1 1/2 cups thickened cream

1/2 cup whole milk

140g dark chocolate, chopped, plus extra for garnish

1/2 teaspoon vanilla extract

1/8 teaspoon salt

6 large egg yolks

1/3 cup sugar

Whipped cream

Method

  • 01

    Preheat the oven to 160°C. Bring a kettle or pot of water to a boil, then reduce the heat to low to keep the water hot.

  • 02

    In a heavy, medium sized saucepan set over medium heat, bring the red wine, cream and milk just to a simmer. Remove from the heat and add the chocolate. Whisk until melted and smooth. Add the vanilla and salt and whisk to combine.

  • 03

    In a large mixing bowl, whisk together the egg yolks and sugar.
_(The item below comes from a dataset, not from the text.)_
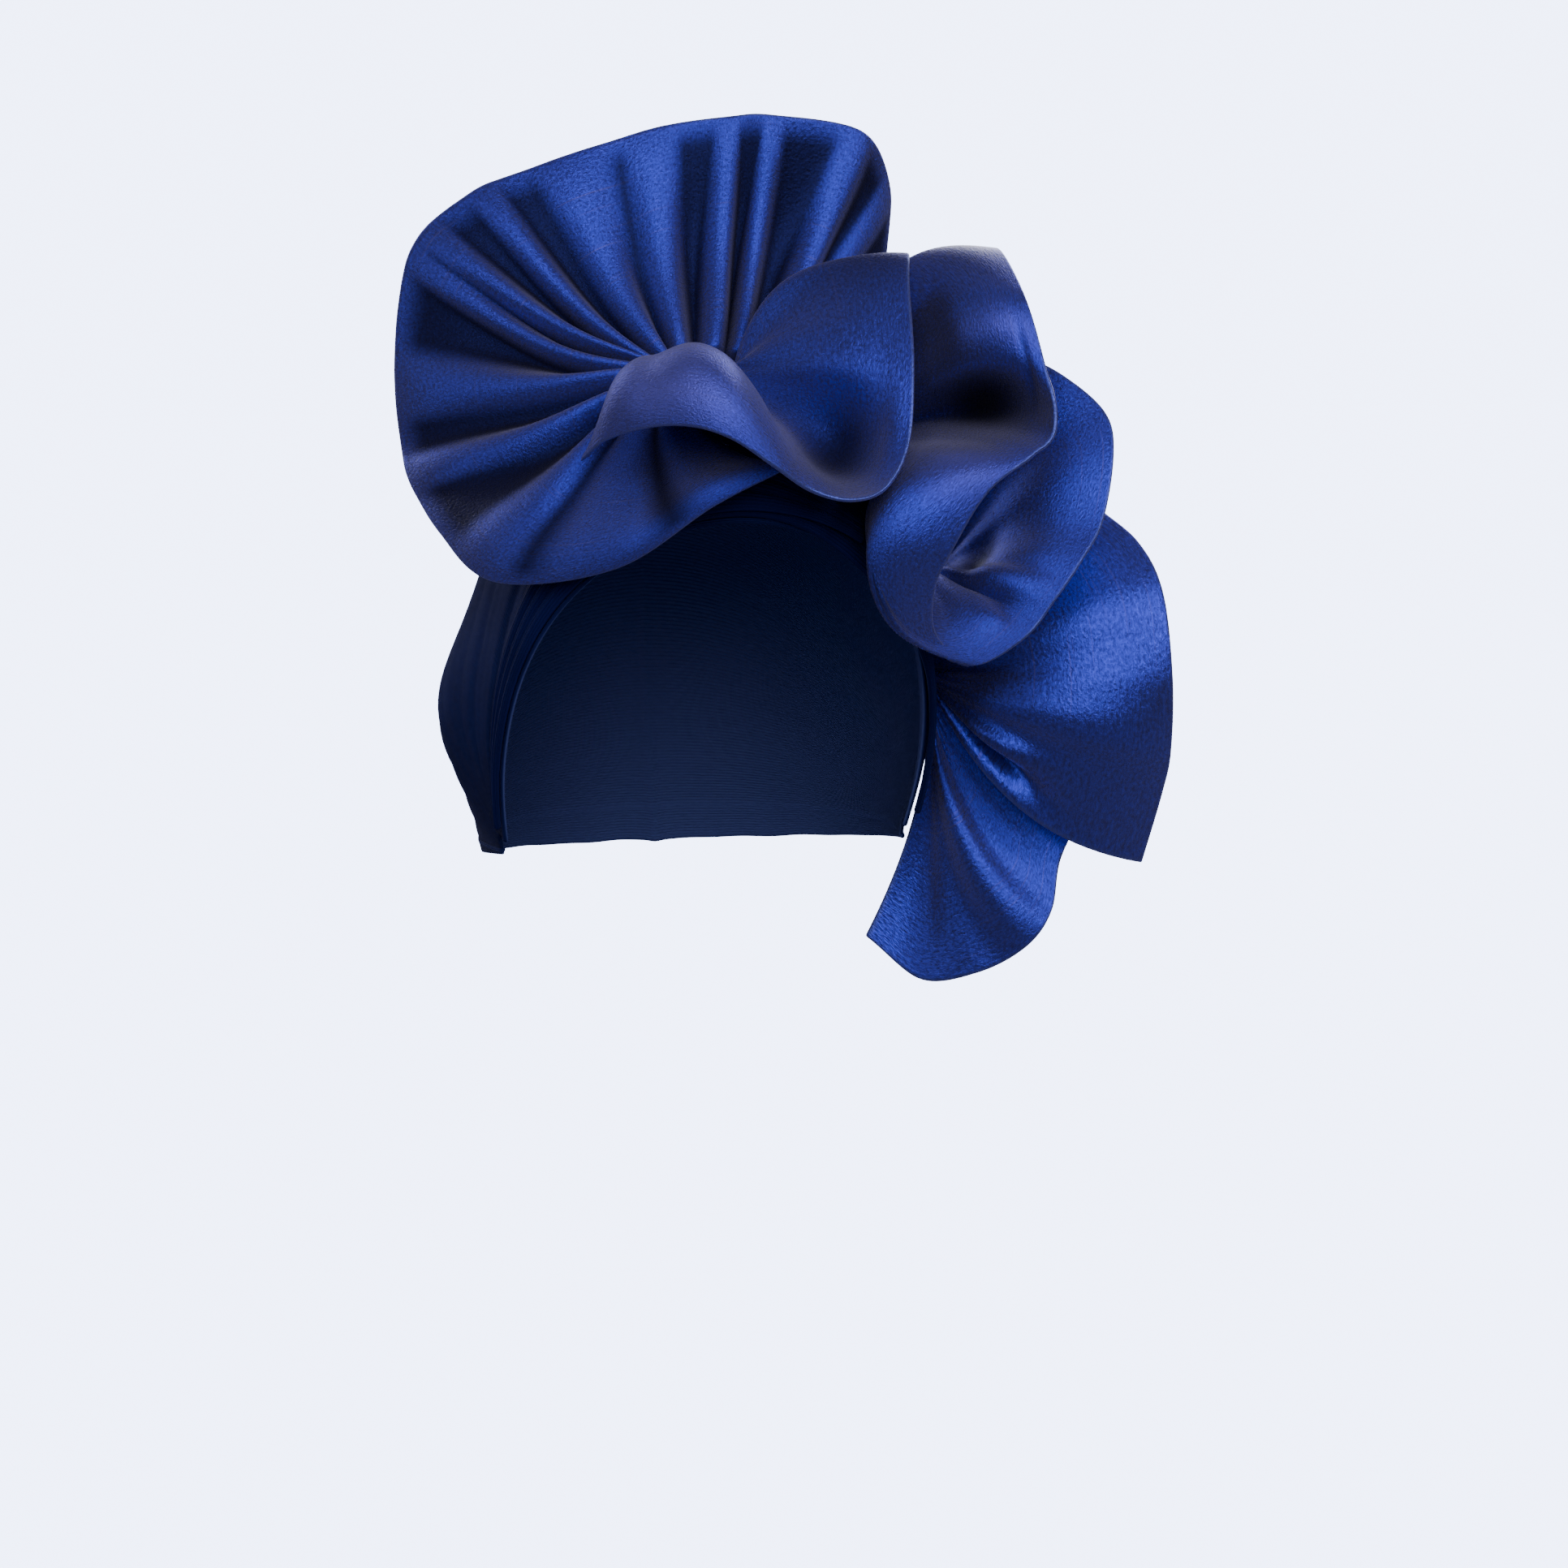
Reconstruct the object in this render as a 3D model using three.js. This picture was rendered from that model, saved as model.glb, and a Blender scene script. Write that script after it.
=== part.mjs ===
// Tied gele head tie: a stretch cap with folded brow bands, and a ruffle of stiff satin gathered to its front
// and left. Millimetres. The brow faces -Y, +Z is up and +X is the side with the ruffle's flaps. The origin
// is in the middle of the cap's hollow, 46 mm below the top of the face edge.
import * as THREE from "three";

// Driving dimensions.
const CORNER_HALF_WIDTH = 60; // the cap's lower corners, in front of and below the ears
const CORNER_Y = -25;
const CORNER_Z = -56;
const TEMPLE_SWELL = 3; // how much wider the cap is between its corners and its crown
const BACK_SWELL = 4; // and how much more behind the ears
const EAR = { y: 2, z: -18, spread: 20, height: 12 }; // the bump of the cap over each ear
const CAP_WALL = 1.5; // stretch jersey, doubled
const BAND_WALL = 2; // folded jersey
const SATIN_WALL = 2; // stiff satin with a bonded backing
const GAP = 0.4; // between pieces that lie on each other

// The ruffle is laid out in the front view: across to the right, up, and out towards the eye. The eye is
// 900 mm from the origin, a little to one side of the brow and a little above it.
const VIEW_TURN = THREE.MathUtils.degToRad(-12);
const VIEW_RISE = THREE.MathUtils.degToRad(10);
const EYE_DISTANCE = 900;
const EYE_ACROSS = 28.5; // the middle of the view, from the origin
const EYE_UP = -41.5;

const RIGHT = new THREE.Vector3(Math.cos(VIEW_TURN), Math.sin(VIEW_TURN), 0);
const OUT = new THREE.Vector3(
  Math.sin(VIEW_TURN) * Math.cos(VIEW_RISE),
  -Math.cos(VIEW_TURN) * Math.cos(VIEW_RISE),
  Math.sin(VIEW_RISE),
);
const UP = new THREE.Vector3().crossVectors(OUT, RIGHT);

// A point of the front view as a point in space. What is nearer to the eye looks larger, so it is scaled
// back.
function sight([across, up, out]) {
  const scale = 1 - out / EYE_DISTANCE;
  return new THREE.Vector3()
    .addScaledVector(RIGHT, scale * (across - EYE_ACROSS) + EYE_ACROSS)
    .addScaledVector(UP, scale * (up - EYE_UP) + EYE_UP)
    .addScaledVector(OUT, out);
}

// A table's rows at a place between them, 0 at the first row and 1 at the last, on a smooth curve through all
// rows.
function rowAt(rows, place) {
  const along = THREE.MathUtils.clamp(place, 0, 1) * (rows.length - 1);
  const i = Math.min(Math.floor(along), rows.length - 2);
  const f = along - i;
  const before = rows[i - 1] ?? rows[i].map((v, k) => 2 * v - rows[i + 1][k]);
  const after = rows[i + 2] ?? rows[i + 1].map((v, k) => 2 * v - rows[i][k]);
  return rows[i].map((a, k) => {
    const b = rows[i + 1][k];
    const m0 = (b - before[k]) / 2;
    const m1 = (after[k] - a) / 2;
    return a + f * (m0 + f * (3 * (b - a) - 2 * m0 - m1 + f * (2 * (a - b) + m0 + m1)));
  });
}

// A closed wall of the given thickness about a surface, which is a function of two places from 0 to 1.
function wall(surface, columns, rows, thickness) {
  const point = (i, j) => surface(i / columns, j / rows);
  const step = 1e-3;
  const normal = (i, j) => {
    const u = i / columns;
    const v = j / rows;
    const du = surface(Math.min(u + step, 1), v).sub(surface(Math.max(u - step, 0), v));
    const dv = surface(u, Math.min(v + step, 1)).sub(surface(u, Math.max(v - step, 0)));
    return du.cross(dv).normalize();
  };
  const positions = [];
  const index = [];
  const stride = rows + 1;
  const layer = (columns + 1) * stride;
  for (const side of [0.5, -0.5])
    for (let i = 0; i <= columns; i++)
      for (let j = 0; j <= rows; j++)
        positions.push(...point(i, j).addScaledVector(normal(i, j), side * thickness));
  const quad = (a, b, c, d) => index.push(a, b, c, a, c, d);
  for (let i = 0; i < columns; i++)
    for (let j = 0; j < rows; j++) {
      const a = i * stride + j;
      quad(a, a + stride, a + stride + 1, a + 1);
      quad(layer + a, layer + a + 1, layer + a + stride + 1, layer + a + stride);
    }
  for (let i = 0; i < columns; i++) {
    const a = i * stride;
    const b = a + rows;
    quad(a, layer + a, layer + a + stride, a + stride);
    quad(b, b + stride, layer + b + stride, layer + b);
  }
  for (let j = 0; j < rows; j++) {
    const b = columns * stride + j;
    quad(j, j + 1, layer + j + 1, layer + j);
    quad(b, layer + b, layer + b + 1, b + 1);
  }
  const geometry = new THREE.BufferGeometry();
  geometry.setAttribute("position", new THREE.Float32BufferAttribute(positions, 3));
  geometry.setIndex(index);
  geometry.computeVertexNormals();
  return geometry;
}

// The cap's middle line from the brow over the crown to the nape. Columns: y, z, share of the back swell.
const CAP_PROFILE = [
  [-78, 46, 0],
  [-67, 66, 0.35],
  [-45, 81, 0.7],
  [-14, 88, 0.9],
  [20, 87, 1],
  [54, 74, 1],
  [80, 50, 1],
  [91, 18, 0.9],
  [90, -18, 0.7],
  [82, -48, 0.5],
  [70, -72, 0.3],
];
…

Whisk in the hot chocolate mixture a bit at a time until completely combined. Strain the mixture into another mixing bowl. Let cool for 10 minutes, then skim any foam from the surface. Divide the mixture carefully between six Le Creuset Petits Fours Mini Cocottes or ramekins. Set the dishes in a deep baking dish. Carefully pour hot water into the pan until it reaches 3/4 of the way up the sides of the casseroles, being careful not to let any water get into the custard.

  • 04

    Place in a preheated oven and bake until the custards are set but the centres still move slightly when gently shaken, about 40 minutes. Remove the casseroles or ramekins from the water bath and chill until cold, about 3 hours. Cover and refrigerate until ready to serve (can be prepared up to 2 days in advance).

  • 05

    Garnish each casserole with a dollop of whipped cream, and top with shaved or grated dark chocolate for serving.